Russia’s invasion of Ukraine has impeded the logistics sector’s recovery from the pandemic – but without the lessons learned from Covid, the war could have generated a regional collapse.

Adam Komorowski, MD of Poland-based EAS International, said the 2020 lockdowns essentially provided supply chains a level of immunisation from external shocks, which he described as “a pandemic-induced vaccine”.

He told The Loadstar: “This ‘vaccine’ taught us how to swiftly identify and switch to alternative regions to serve as new sourcing locations for our clients. The war reactivated this need, but it is knowledge that allows supply chains to rapidly absorb negative phenomena.”

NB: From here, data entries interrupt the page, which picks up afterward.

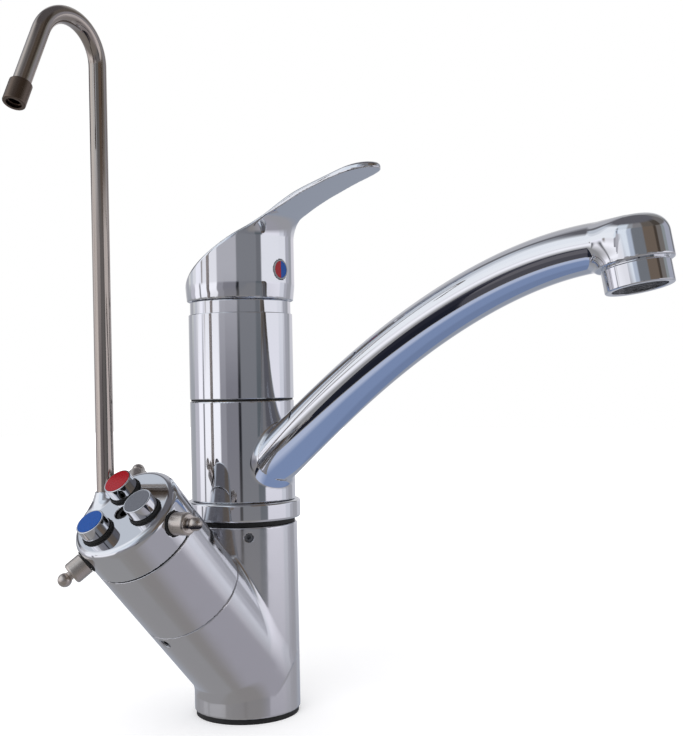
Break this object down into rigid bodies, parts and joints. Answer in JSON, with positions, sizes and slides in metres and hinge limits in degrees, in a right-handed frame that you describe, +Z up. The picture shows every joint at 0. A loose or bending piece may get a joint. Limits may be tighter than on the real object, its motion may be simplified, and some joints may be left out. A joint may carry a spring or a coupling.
{
  "type": "three way filtered water tap",
  "caption": "chromed kitchen mixer tap with a single lever, an arched swivel spout, a tilted head with red, grey and blue push buttons and a slim bent filter spout",
  "frame": {"origin": "the centre of the foot's underside, where it rests on the sink", "axes": "+Z up, the main spout points along -Y, the filter head leans out along -X"},
  "size_m": [0.1542, 0.249, 0.3292],
  "materials": {
    "chrome": "polished chrome plate on cast brass",
    "stainless": "drawn stainless tube, softly polished",
    "nickel": "satin nickel plate",
    "bronze": "dark bronze finish",
    "brass": "machined brass",
    "black_rubber": "moulded rubber, matt black",
    "black_plastic": "moulded black plastic",
    "white_plastic": "turned white slip ring",
    "grey_plastic": "moulded grey plastic",
    "mesh_plastic": "moulded dark plastic mesh",
    "ceramic": "lapped white ceramic",
    "steel": "plain stainless steel",
    "spring_steel": "stainless spring wire",
    "red_inlay": "glossy red inlay",
    "blue_inlay": "glossy blue inlay",
    "grey_inlay": "glossy grey inlay"
  },
  "bodies": {
    "base": {"base_gasket": "black_rubber", "lower_body": "chrome", "column_screw": "steel", "branch_screw": "steel", "centre_column": "brass", "swivel_washer": "black_plastic", "trim_ring": "chrome", "column_o_rings": "black_rubber", "column_glide_rings": "white_plastic", "upper_washer": "black_plastic", "cartridge_sleeve": "chrome", "cartridge_base": "grey_plastic", "cartridge_body": "grey_plastic", "cartridge_seals": "black_rubber", "fixed_disc": "ceramic", "cartridge_nut": "brass", "dome_cover": "chrome", "valve_housing": "chrome", "housing_o_ring": "black_rubber", "tube_collets": "black_plastic", "valve_seats": "black_rubber", "head_gasket": "black_rubber", "head_cap": "chrome", "centre_screw": "steel", "gland_bushes": "white_plastic", "button_rings": "black_rubber", "red_spring": "spring_steel", "grey_spring": "spring_steel", "blue_spring": "spring_steel", "regulator_seats": "black_plastic"},
    "spout": {"main_spout": "chrome", "aerator_housing": "chrome", "aerator_insert": "mesh_plastic", "aerator_seal": "black_rubber"},
    "turret": {"cartridge_turret": "grey_plastic", "stem_pin": "steel"},
    "discs": {"moving_disc": "ceramic", "disc_carrier": "white_plastic"},
    "lever_assembly": {"lever_stem": "steel", "lever": "chrome", "lever_screw": "steel", "indicator_base": "chrome", "indicator_hot": "red_inlay", "indicator_cold": "blue_inlay"},
    "red_push": {"red_button": "chrome", "red_disc": "red_inlay", "red_valve": "brass"},
    "grey_push": {"grey_button": "chrome", "grey_disc": "grey_inlay", "grey_valve": "brass"},
    "blue_push": {"blue_button": "chrome", "blue_disc": "blue_inlay", "blue_valve": "brass"},
    "red_flow_screw": {"red_regulator": "nickel"},
    "grey_flow_screw": {"grey_regulator": "nickel"},
    "blue_flow_screw": {"blue_regulator": "nickel"},
    "filter_spout_assembly": {"filter_spout": "stainless", "spout_ferrule": "brass", "ferrule_o_ring": "black_rubber", "filter_spout_tip": "bronze"}
  },
  "joints": [
    {"name": "spout_swivel", "type": "hinge", "parent": "base", "child": "spout", "pos_m": [0, 0, 0.129], "axis": [0, 0, 1], "range_deg": [-75, 225]},
    {"name": "lever_turn", "type": "hinge", "parent": "base", "child": "turret", "pos_m": [0, 0, 0.186], "axis": [0, 0, 1], "range_deg": [-45, 45]},
    {"name": "lever_lift", "type": "hinge", "parent": "turret", "child": "lever_assembly", "pos_m": [0, 0, 0.186], "axis": [-1, 0, 0], "range_deg": [0, 20]},
    {"name": "disc_slide", "type": "slide", "parent": "turret", "child": "discs", "axis": [0, -1, 0], "range_m": [0, 0.00267]},
    {"name": "red_push_in", "type": "slide", "parent": "base", "child": "red_push", "axis": [0.682, 0, -0.7314], "range_m": [0, 0.0035], "stiffness_N_per_m": 1500, "springref_m": -0.002, "deforming": ["red_spring"]},
    {"name": "grey_push_in", "type": "slide", "parent": "base", "child": "grey_push", "axis": [0.682, 0, -0.7314], "range_m": [0, 0.0035], "stiffness_N_per_m": 1500, "springref_m": -0.002, "deforming": ["grey_spring"]},
    {"name": "blue_push_in", "type": "slide", "parent": "base", "child": "blue_push", "axis": [0.682, 0, -0.7314], "range_m": [0, 0.0035], "stiffness_N_per_m": 1500, "springref_m": -0.002, "deforming": ["blue_spring"]},
    {"name": "red_flow_turn", "type": "hinge", "parent": "base", "child": "red_flow_screw", "pos_m": [-0.05437, 0.01678, 0.11718], "axis": [0.6063, 0.5592, 0.5654], "range_deg": [0, 270]},
    {"name": "grey_flow_turn", "type": "hinge", "parent": "base", "child": "grey_flow_screw", "pos_m": [-0.07103, -0.02993, 0.10164], "axis": [0.051, -0.9976, 0.0476], "range_deg": [0, 270]},
    {"name": "blue_flow_turn", "type": "hinge", "parent": "base", "child": "blue_flow_screw", "pos_m": [-0.09229, 0.01315, 0.08183], "axis": [-0.6573, 0.4384, -0.613], "range_deg": [0, 270]},
    {"name": "filter_spout_swivel", "type": "hinge", "parent": "base", "child": "filter_spout_assembly", "pos_m": [-0.071, 0.0196, 0.098], "axis": [0, 0, 1], "range_deg": [-90, 90]}
  ],
  "couplings": [
    {"joint": "disc_slide", "follows": "lever_lift", "m_per_rad": 0.007661}
  ]
}
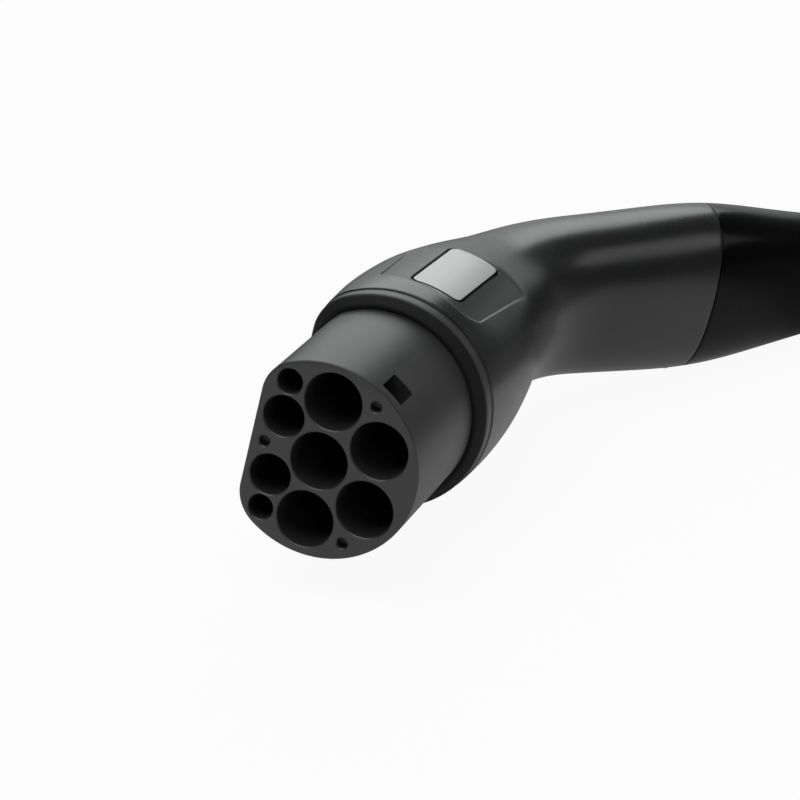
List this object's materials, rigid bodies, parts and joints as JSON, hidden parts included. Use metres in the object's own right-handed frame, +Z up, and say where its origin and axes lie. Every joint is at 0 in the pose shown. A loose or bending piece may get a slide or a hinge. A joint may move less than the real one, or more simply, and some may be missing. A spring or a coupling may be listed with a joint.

Mr Komorowski said that, for Poland, the major fallout had been rising transport costs, exacerbated by a fuel crisis, higher electricity prices and major congestion in domestic gateways resulting from the blockade of Ukraine’s ports – not to mention the closure of air routes over Ukrainian territory.

“But the Covid lessons have dampened all this as, during the pandemic, supply chains of every company underwent extreme tests,” he explained.

“Some did not withstand the trial, others modified to adapt. Companies had to deal with limited availability from sourcing locations, followed by extended transit times and significant increases in costs.”

Russia was Poland’s second-largest export market before Putin sent troops into Ukraine in February 2022, with more than $7.5bn shipped there annually.

For Mr Komorowski, the loss of not one, but three major markets for Polan – the sanctioned Russia and Belarus and an effective suspension of trade with Ukraine – does not seem to have dampened his faith in his country’s capacity to bounce back swiftly.

He said: “The outbreak of war served as an accelerator for market strategy changes.”